Craig Murray reiterates how Herman and Chomsky’s propaganda model works in practice within the corridors of power:

It was New Labour, the Red Tories, who appointed Daniel Bethlehem, and they appointed him precisely in order to establish this doctrine. It is therefore a stunning illustration of how the system works, that the only response of the official “opposition” to these extrajudicial executions is to demand to see the Legal Opinion, when it comes from the man they themselves appointed. The Red Tories appointed him precisely because they knew what Legal Opinion would be given on this specific subject. They can read it in Hansard.

So it is all a charade.

Jeremy Wright pretends to give a Legal Opinion, actually from FCO legal advisers based on the “Bethlehem Doctrine”. The Labour Party pretends, very unconvincingly, to be an opposition. The Guardian, apparently the leading “opposition” intellectual paper, publishes articles by its staff neo-con propagandists Joshua Rozenberg (married to Melanie Phillips) and Rafael Behr strongly supporting the government’s new powers of extrajudicial execution.
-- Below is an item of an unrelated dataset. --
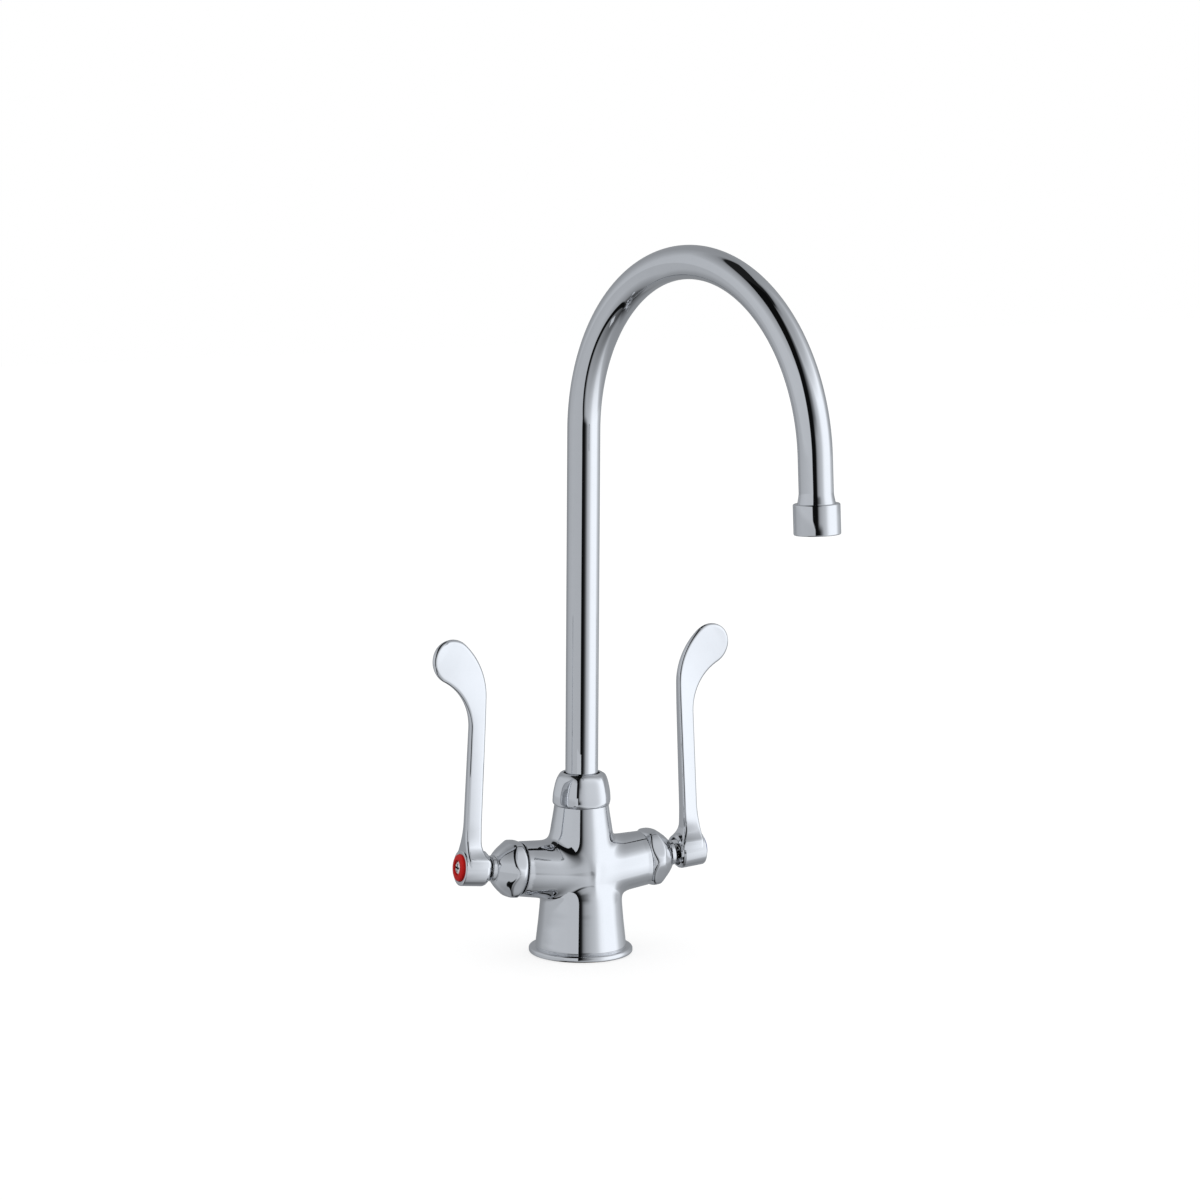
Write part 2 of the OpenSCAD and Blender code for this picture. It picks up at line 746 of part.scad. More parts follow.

In summer 2012 Joshua Rozenberg presented a programme on BBC Radio 4 entitled “Secret courts, drones and international law” which consisted mostly of a fawning interview with … Daniel Bethlehem. The BBC and Sky News give us wall to wall justification of the killings.

So the state, with its neo-con “opposition” and media closely in step with its neo-con government, seamlessly adopts a new power to kill its own subjects based on secret intelligence and secret legal advice, and a very weird definition of “imminent” that even its author admits to be outside current legal understanding.